Смяв оцепление, эта колонна сидельцев тоже ринулась в бой… и всё смешалось.
Кто что орал, куда бежал, кого бил — смешалось настолько, что я с трудом понимал откуда и куда бегут эти люди, кого больше: надзирателей или сидельцев, и что вообще происходит. Одно было ясно точно: валяться сейчас не время, а то затопчут. И хорошо бы забиться в какой-нибудь тихий уголок и пока не отсвечивать.
И я бы забился, посмотрев на свои любимые лавочки у стадиона. Только меня за шкирку схватила ручища и развернула.

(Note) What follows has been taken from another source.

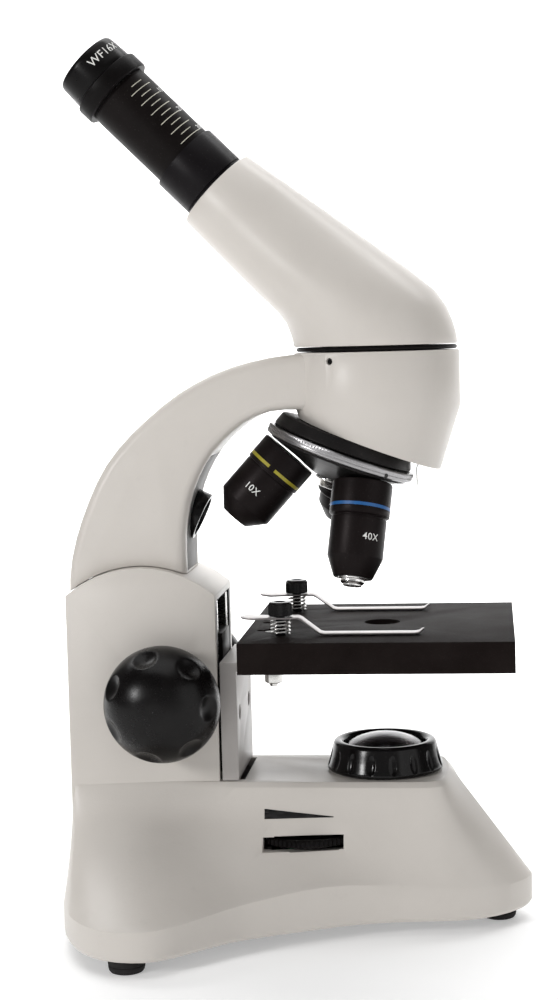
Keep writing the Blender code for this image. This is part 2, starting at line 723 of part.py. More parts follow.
def make_turret():
    origin = turret_origin()
    seat = turned([(23.3, 72.7), (24.7, 68.6), (3.4, 68.6), (3.4, 72.7)], origin, TURRET_UP, 28)
    cut(seat, rod(6.5, 40, 80, at(AXIS_X, 0, 0), Z_AXIS, 14))
    add_part(round_off(seat), "nosepiece_mount", ANODISED)
    ring = tube(26.35, 24.6, 64.9, 68.1, origin, TURRET_UP, 36)
    add_part(round_off(ring), "turret_grip_ring", STEEL)
    slope = math.tan(TURRET_TILT)
    face = APEX_S - 45 * math.cos(TURRET_TILT)
    middle = 45 * math.sin(TURRET_TILT)
    low = face + (6.5 - middle) * slope + GAP
    high = face + (24.3 - middle) * slope + GAP
    profile = [(24.3, 68.2), (24.3, high), (6.5, low), (3.4, low), (3.4, 65.5), (20, 65.5), (20, 68.2)]
    shell = turned(profile, origin, TURRET_UP, 28)
    for turn in (0, -120, 120):
        aim_out = objective_axis(turn)
        cut(shell, rod(6.0, -50, -30, at(AXIS_X, 0, APEX_Z), -aim_out, 12))
    add_part(round_off(shell), "turret_shell", ANODISED)
    pivot = turned([(0, 72), (3.1, 72), (3.1, 56), (5.4, 56), (5.4, low - 0.3 - GAP), (3.6, 53.4), (0, 53.4)],
                   origin, TURRET_UP, 14)
    add_part(round_off(pivot), "turret_pivot_screw", STEEL)


def objective_axis(turn):
    """Direction down an objective; turn is its place on the turret in degrees."""
    angle = math.radians(TURRET_TURN + turn)
    side = TURRET_FRONT * math.cos(angle) + Vector((0, 1, 0)) * math.sin(angle)
    return -TURRET_UP * math.cos(TURRET_TILT) + side * math.sin(TURRET_TILT)


def make_objective(name, turn, profile, mat):
    """Turn a piece of an objective; its heights are negative distances from the apex."""
    piece = turned(profile, at(AXIS_X, 0, APEX_Z), -objective_axis(turn), 20)
    return add_part(round_off(piece), name, mat)


def make_objectives():
    make_objective("objective_40x_body", 0, [
        (10.2, -45.3), (10.2, -56.8), (9.4, -57.5), (9.4, -71.1), (6.5, -77.8), (5.2, -77.8), (5.2, -66),
        (6.4, -60), (6.4, -45.3)], ANODISED)
    make_objective("objective_40x_tip", 0, [
        (4.9, -66.4), (4.9, -78.4), (3.1, -80.6), (1.7, -80.6), (1.7, -79.6), (4.0, -74), (4.0, -66.4)], STEEL)
    make_objective("objective_40x_lens", 0, [
        (0, -78.6), (1.4, -79), (1.4, -80.2), (0, -80.4)], GLASS)
    make_objective("objective_10x_body", -120, [
        (10.35, -45.3), (10.35, -54.6), (10.05, -54.9), (10.05, -68.7), (5.0, -74.2), (3.2, -74.2),
        (3.2, -72), (6.4, -66), (6.4, -45.3)], ANODISED)
    make_objective("objective_10x_lens", -120, [
        (0, -71.2), (2.9, -71.8), (2.9, -73.2), (0, -73.4)], GLASS)
    make_objective("objective_4x_body", 120, [
        (10.2, -45.3), (10.2, -53.5), (9.0, -54.2), (9.0, -58.5), (5.8, -63.5), (4.4, -63.5), (4.4, -61.5),
        (6.4, -58), (6.4, -45.3)], ANODISED)
    make_objective("objective_4x_lens", 120, [
        (0, -60.9), (4.1, -61.5), (4.1, -62.6), (0, -62.9)], GLASS)


def make_detent():
    """A leaf spring that hangs at the front of the nosepiece."""
    thick = 0.5
    front = [(58.3, 54.6), (57.75, 53.4), (57.75, 49.2), (58.1, 47)]
    outline = front + [(x + thick, z) for x, z in front[::-1]]
    add_part(outline_solid(outline, -3, 3), "detent_spring", STEEL)


# Head and eyepiece --------------------------------------------------------

def tube_origin():
    """The point on the eyepiece tube's axis from which its heights are measured."""
    return at(AXIS_X, 0, TUBE_BEND_Z) - TUBE_UP * TUBE_BEND_T * MM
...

— Я с тобой ещё не закончил, — зарычал амбал, которого, как и меня, надзиратели бросили, ринувшись усмирять толпу.
— Ах ты настырный урод! — зарядил я ему в табло.

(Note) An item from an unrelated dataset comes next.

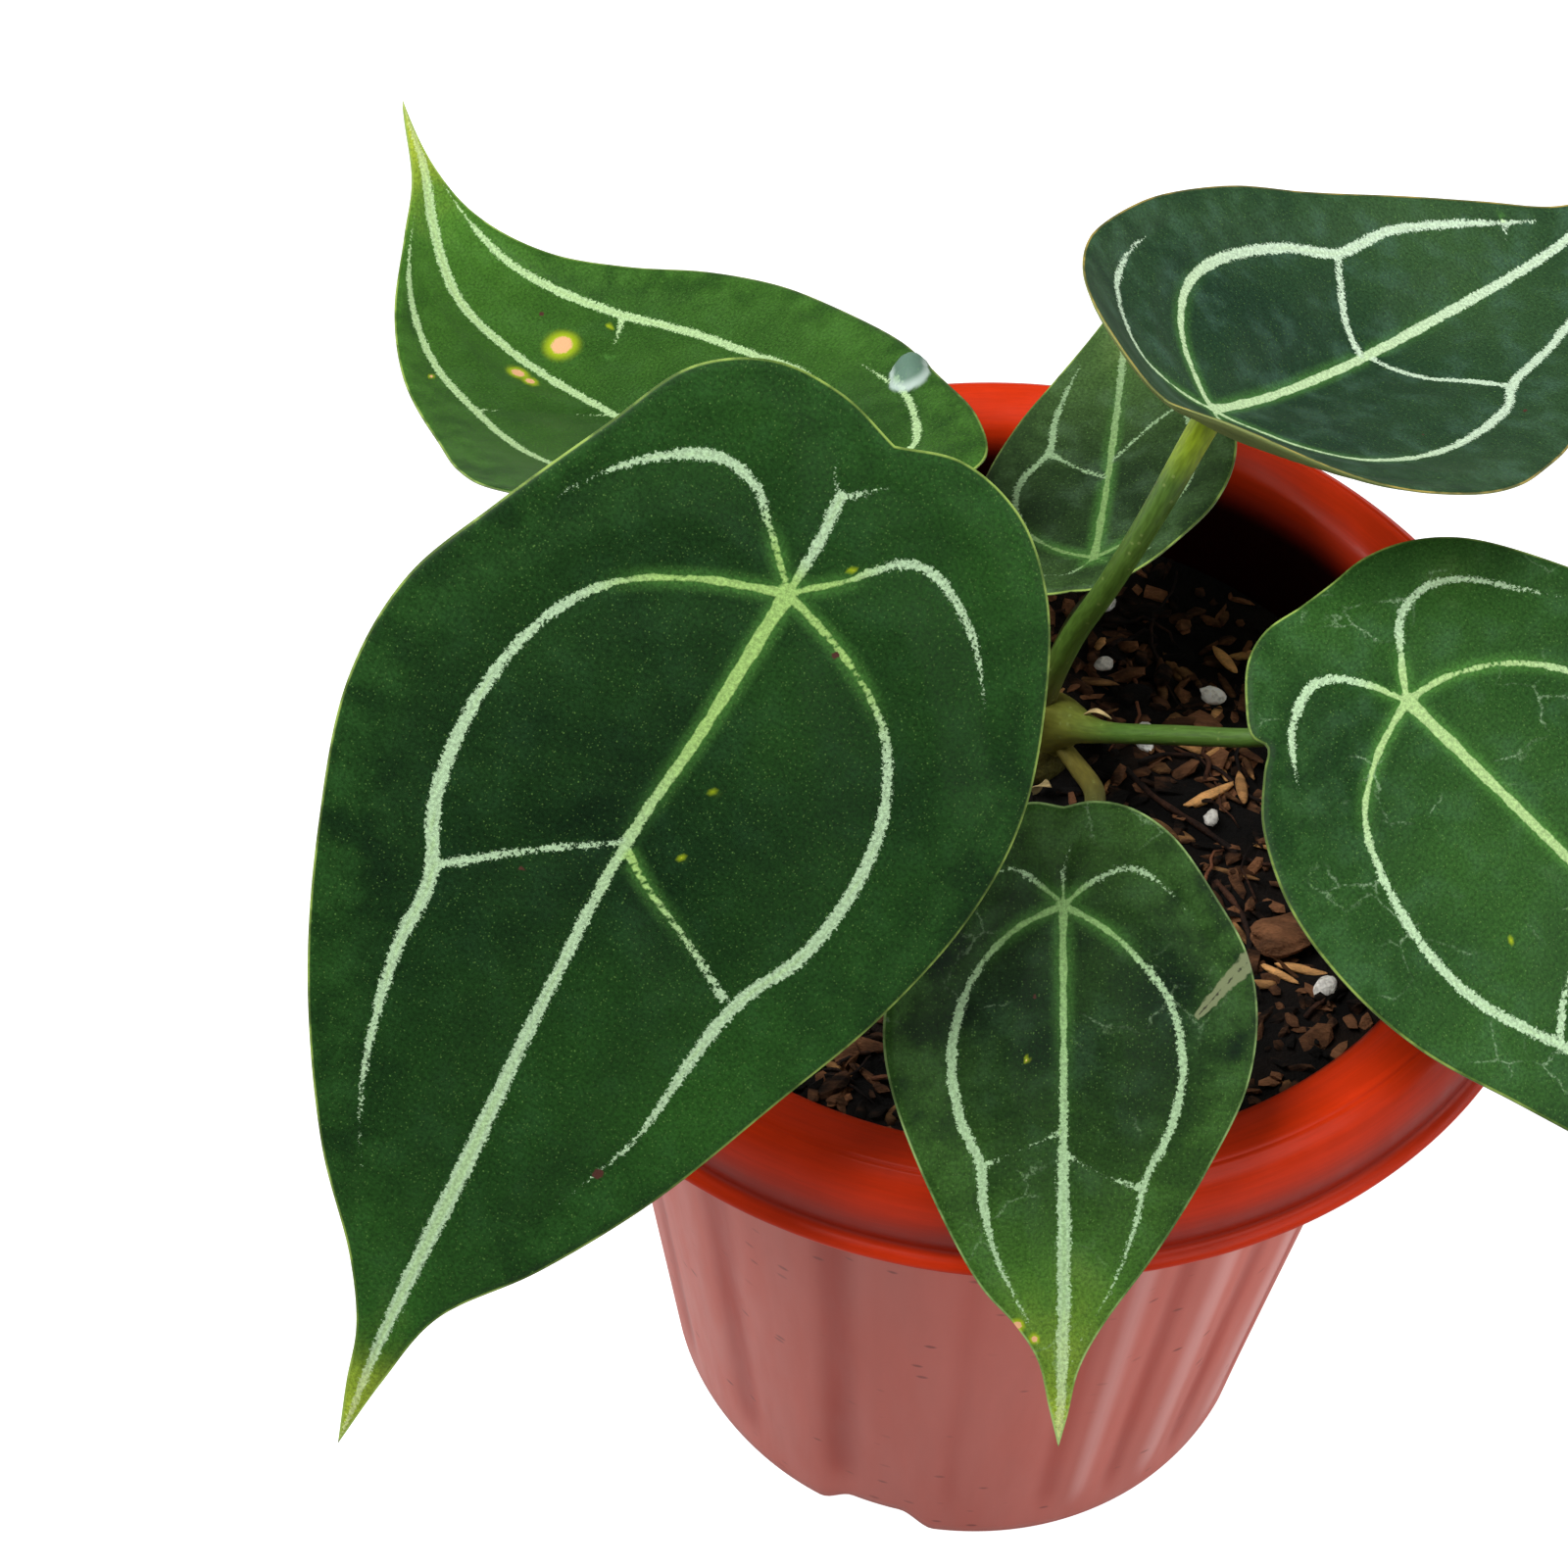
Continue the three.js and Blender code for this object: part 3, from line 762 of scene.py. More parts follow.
@dataclass(frozen=True)
class LeafFinish:
    """How one leaf looks: its greens, vein colours, painted sheen, and how scratched it is."""

    name: str
    deep: Colour = tone(16, 42, 18)
    light: Colour = tone(38, 70, 28)
    young: Colour = tone(160, 198, 112)
    silver: Colour = tone(180, 210, 168)
    rim: Colour = tone(150, 176, 84)
    ripe: Colour = tone(150, 172, 50)
    under: Colour = tone(122, 138, 100)
    # Painted sheen: its colour, and its share in the blotchy patches over the upper skin.
    haze: Colour = tone(84, 112, 92)
    haze_amount: float = 0.25
    speck_amount: float = 0.5
    chalk_amount: float = 0.0
    gloss: float = 0.16
    sheen: float = 0.02

    def make(self, effects: Effects) -> Finish:
        """Builds the leaf's material from the shared leaf skin.

        Args:
            effects: The shared node groups.
        Returns:
            The material.
        """
        material, w, shader = plain_material(self.name)
        where = w.add("UVMap", {"uv_map": "chart"}).outputs[0]
        look = w.add(
            "Group", {"node_tree": effects.leaf}, Vector=where, Deep=self.deep,
            Light=self.light, Young=self.young, Silver=self.silver, Rim=self.rim,
            Under=self.under, Haze=self.haze, Haze_Amount=self.haze_amount,
            Ripe=self.ripe, Speck_Amount=self.speck_amount,
            Chalk_Amount=self.chalk_amount).outputs
        w.feed(shader, Base_Color=look["Color"], Roughness=look["Roughness"],
               Normal=w.bump(look["Height"], 0.35, 0.00025), Sheen_Weight=self.sheen,
               Sheen_Roughness=0.4, Specular_IOR_Level=self.gloss)
        return material


@dataclass(frozen=True)
class StalkFinish:
    """A leaf stalk: colours at its base, along it and at its thick top, with fine streaks."""

    name: str
    base: Colour = tone(70, 72, 22)
    middle: Colour = tone(72, 104, 40)
    top: Colour = tone(138, 168, 40)
    speck: Colour = tone(150, 165, 95)
    streak_scale: float = 26.0
    gloss: float = 0.45

    def make(self, effects: Effects) -> Finish:
        """Builds the stalk's material along its length.

        Args:
            effects: The shared node groups.
        Returns:
            The material.
        """
        material, w, shader = plain_material(self.name)
        where, along = w.place(), w.mark("along")
        wander = w.sway(w.noise(where, 90.0), 0.12, along)
        colour = w.mix(w.ramp(wander, 0.1, 0.36), self.base, self.middle)
        colour = w.mix(w.ramp(wander, 0.82, 0.95), colour, self.top)
        streak = w.add("TexNoise", {"noise_dimensions": "2D"},
                       Vector=w.point(w.mark("around"), w.times(along, 1.2)),
                       Scale=self.streak_scale, Detail=3.0).outputs[0]
        colour = w.dim(colour, w.ramp(streak, 0.3, 0.7, 0.82, 1.16))
        specks = w.group(effects.specks, Vector=where, Scale=900.0, Size=0.3, Share=0.3)
        colour = w.mix(w.times(specks, 0.35), colour, self.speck)
        w.feed(shader, Base_Color=colour, Roughness=w.ramp(streak, 0.2, 0.8, 0.34, 0.5),
               Normal=w.bump(streak, 0.25, 0.0002), Specular_IOR_Level=self.gloss)
        return material


@dataclass(frozen=True)
class EarthFinish:
    """A dry rough piece of the mix: two colours that each piece and each patch sits between."""

    name: str
    dark: Colour
    pale: Colour
    roughness: float = 0.92
    patch_scale: float = 160.0
    grain_scale: float = 1500.0
    fibre: float = 1.0
    relief: float = 0.0006
    gloss: float = 0.25

    def make(self, effects: Effects) -> Finish:
        """Builds the material from the shared mottle, finer along y by the factor fibre.

        Args:
            effects: The shared node groups.
        Returns:
            The material.
        """
        material, w, shader = plain_material(self.name)
        where = w.stretched(w.place(), 1.0, self.fibre, 1.0)
        patch = w.noise(where, self.patch_scale, 4.0, 0.6)
        kind = w.times(w.math("POWER", w.mark("kind"), 1.8), 0.85)
        ground = w.mix(w.ramp(w.sway(patch, 1.2, kind), 0.0, 0.9), self.dark, self.pale)
        colour = w.group(effects.mottle, Vector=where, Color=ground, Grain=0.5, Patches=0.5,
                         Patch_Scale=self.patch_scale * 2.5, Grain_Scale=self.grain_scale)
        relief = w.noise(where, self.grain_scale, 4.0, 0.65)
        w.feed(shader, Base_Color=colour, Normal=w.bump(relief, 0.8, self.relief),
               Roughness=self.roughness, Specular_IOR_Level=self.gloss)
        return material


@dataclass(frozen=True)
class PotFinish:
    """Moulded red plastic: bright on the rim, chalkier below it, with scuffs and a satin skin."""

    name: str = "pot_plastic"
    rim: Colour = tone(206, 50, 12)
    body: Colour = tone(205, 107, 94)
    # Painted shade for the inside of the pot: a near-black red.
    inside: Colour = tone(32, 0, 0)
    # Painted shade for the gap above the lip.
    crease_shade: Colour = tone(112, 16, 2)
    scuff: Colour = tone(112, 48, 42)
    groove: Colour = tone(176, 66, 50)
    # Painted highlight colour for the raised ribs of the body.
    ridge_highlight: Colour = tone(232, 166, 160)
    roughness: float = 0.34
    gloss: float = 0.16
    ring_scale: float = 1500.0
    skin_scale: float = 1800.0
    scuff_scale: float = 190.0

    def make(self, effects: Effects) -> Finish:
        """Builds the plastic: zones follow the mesh's marks, wear follows noise.

        The fine rings on the rim are noise read at the distance from the axis and the height,
        and hardly at the turn about the axis.

        Args:
            effects: The shared node groups.
        Returns:
            The material.
        """
        material, w, shader = plain_material(self.name)
        where = w.place()
        outside, flute = w.mark("body"), w.mark("flute")
        colour = w.mix(outside, self.rim, self.body)
        for share, laid in (
                # Painted shade darkens the rim's lower slope in the gap above the lip.
                (w.times(w.mark("crease_shade"), 0.72), self.crease_shade),
                (w.times(w.ramp(flute, 0.1, 1.0, 0.0, 0.9), outside), self.groove),
                # Painted highlight on the raised ribs of the body.
                (w.times(w.ramp(flute, -0.8, -0.1, 0.7, 0.0), outside), self.ridge_highlight),
                # Painted shade down the inside of the pot.
                (w.mark("inner"), self.inside)):
            colour = w.mix(share, colour, laid)
        upright = w.stretched(where, 1.0, 1.0, 0.12)
        colour = w.group(effects.mottle, Vector=upright, Color=colour, Patch_Scale=55.0,
                         Grain_Scale=500.0, Patches=0.14, Grain=0.05)
        x, y, z = w.add("SeparateXYZ", None, Vector=where).outputs
        out = w.math("SQRT", w.math("ADD", w.times(x, x), w.times(y, y)))
        rings = w.noise(w.point(out, w.times(x, 0.05), z), self.ring_scale, 4.0, 0.7)
        on_rim = w.math("SUBTRACT", 1.0, outside)
        shade = w.times(w.ramp(rings, 0.36, 0.64, 0.93, 1.05), on_rim)
        colour = w.dim(colour, w.math("ADD", shade, outside))
        scuffs = w.group(effects.specks, Vector=w.stretched(where, 1.0, 1.0, 2.0),
                         Scale=self.scuff_scale, Size=0.22, Share=0.4)
        scuffs = w.times(w.times(scuffs, outside),
                         w.ramp(w.noise(where, 60.0), 0.34, 0.6, 0.06, 0.7))
        relief = w.math("MULTIPLY_ADD", w.noise(where, self.skin_scale), 0.25,
                        w.times(rings, w.times(on_rim, 0.4)))
        rough = w.ramp(w.noise(upright, 160.0, 4.0), 0.3, 0.7, self.roughness - 0.06,
                       self.roughness + 0.08)
        w.feed(shader, Base_Color=w.mix(scuffs, colour, self.scuff), Roughness=rough,
               Normal=w.bump(relief, 0.12, 0.0003), Specular_IOR_Level=self.gloss)
        return material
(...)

Встряхнул ушибленную руку. А он даже не пошатнулся. И снова попёр, как медведь-шатун, не разбирая куда, не видя вокруг ничего, кроме одной цели — покончить со мной здесь и сейчас.
Уже кричи не кричи, тяни руки не тяни — помощи больше ждать неоткуда.
И пощады тоже.
Его огромные кулаки роняли меня на землю снова и снова. И всё тяжелее, труднее и медленнее я вставал. Всё труднее и медленнее давался каждый замах, каждый удар. Каждый вздох. Голова гудела и кружилась. Ноги не держали. Руки уже не поднимались.
Но словно удар под дых оказался не очередной апперкот амбала — весь воздух из груди выбила сцена, что заставила меня замереть.
О, нет! Нет-нет-нет! Я чуть не взвыл от досады, когда увидел, что толпа зэков остановила автозак и теперь раскачивает его, чтобы повалить. Бьёт стёкла. Ломает двери.
Минус один.
— Проклятье! — выругался я, но даже не успел сплюнуть кровь, когда очередной удар сбил с ног.
Амбал прыгнул сверху, ломая рёбра и уже не дал мне возможности даже пошевелиться. Я словно тонул, вдруг резко утратив звуки, словно упал в воду — лёгкие заливало кровью, невыносимая тяжесть будто тянула на дно.
В этой тишине было так хорошо, так спокойно, и так хотелось поверить, что всё закончилось. Ведь всё закончилось? Вот она, моя девочка, улыбается, поправляя волосы: «Дурак ты, Емельянов! Конечно, я тебя ждала…»
Она ждала… Она не поверила, что я могу её бросить… Моя!..
Я блаженно улыбнулся.
Ускользающее сознание тихо констатировало: минус два.
Но тут же в него вдруг ворвался звон.
Звон церковных колоколов. Громкий, мелодичный, торжественный.
И в этот момент я нащупал в кармане шприц.
— Не дождётесь! — рванул я зубами стопор поршня, как чеку, и всадил иглу амбалу в плечо.
— Так-то лучше! — спихнул я его резко обмякшее тело с себя, хватая ртом живительные крохи воздуха.
На губах пузырилась кровь.
Резко завоняло дерьмом. Я усмехнулся: ну, хоть в мешке для трупов теперь потащат не меня, но и обосрался не я.
— Сергей! Сергей, ты так? — приподняли чьи-то руки мою голову.
— Леонид Михалыч? — я болезненно скривился. — Прости.
— Да брось! Тут, сам знаешь, лотерея: повезёт или нет, твоей вины никакой, — поспешно сняв, подсунул он мне под голову свою арестантскую куртку. — Мне, можно сказать, повезло.
— Как? — закашлялся я.
— Выбрался под шумок, с толпой смешался, — перекрикивал он всё ещё бьющие колокола.
Потом раздался лай собак — их всё же выпустили, злющих натасканных ротвейлеров. Потом — голос начальника тюрьмы в мегафон.
Но я слышал то, чего он не мог перекричать — звук винтов вертолёта.
Вертолёта, что на сброшенной вниз лестнице, уносил на волю Патефона.
И я точно знал, что уносил: прямо над нами небо взорвалось цветным фонтаном — эти засранцы, улетая, запустили фейерверк.
Всё резко стихло.
И в этой пронзительной тишине мне на лицо упала снежинка.
Он всё же пошёл, первый снег, улыбнулся я, закрывая глаза. На Покров.